Arable land used to grow bioenergy crops has hit a record high, but capacity issues saw the electricity generated from biomass fall 15% in a year, according to analysis of government data by waste-to-hydrogen company Compact Syngas Solutions.
Some 133,000 hectares of agricultural land were used to grow crops for bioenergy in 2023, a 39% rise on the 96,000 hectares used in 2019.
However, the amount of electricity generated from plant biomass fell from nearly six million tonnes of oil equivalent to 5.1 million tonnes in one year, a drop of 15%.
Maintenance outages at three large power stations are blamed for the fall, but experts warn that bottlenecks in the industry mean that alternative solutions are required.
More than a third (36%) of the land used for bioenergy crops was used for biofuels such as biodiesel and bioethanol.
In 2022, the UK produced a third (33%) of the bioethanol needed by the UK’s road transport market, and 31% of the biodiesel needed.
Compact Syngas Solutions, based in Deeside, Wales recently secured almost £4 million (€4.7 million) in government funding to make its biomass and waste-to-hydrogen plants even greener by using carbon capture.

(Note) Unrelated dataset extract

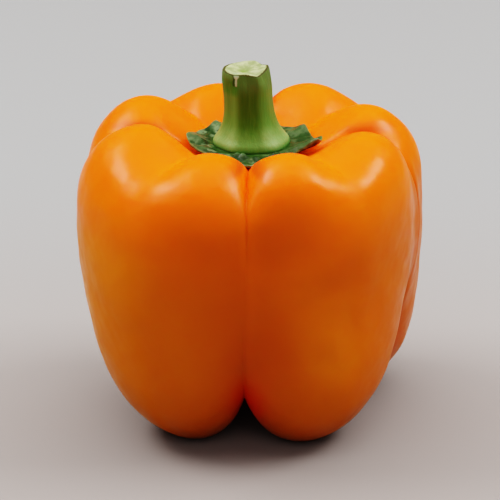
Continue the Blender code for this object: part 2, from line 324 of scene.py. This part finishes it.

CSS said it has developed an advanced gasification process that generates electricity, heat, and hydrogen gas from waste products, including biomass like waste wood and other selected non-recyclable materials.
The process also generates valuable biochar that has many applications and is a great way of sequestering carbon, it added.
Paul Willacy, managing director of Compact Syngas Solutions, said: “Bioenergy crops are a sustainable source of power, and can help the UK towards a green future with the right carbon capture in place.
“Capacity constraints may be limiting how much energy the UK is producing from bioenergy crops, and can result in a valuable source being wasted.
“Wasting bioenergy crops means we’re missing out on eco-friendly energy, and to add insult to injury, that material will release carbon dioxide and methane as it rots.
“Smaller waste-to-energy plants can play a part in increasing capacity, and a network of micro-hubs around the country would mean that crops can always find a home.”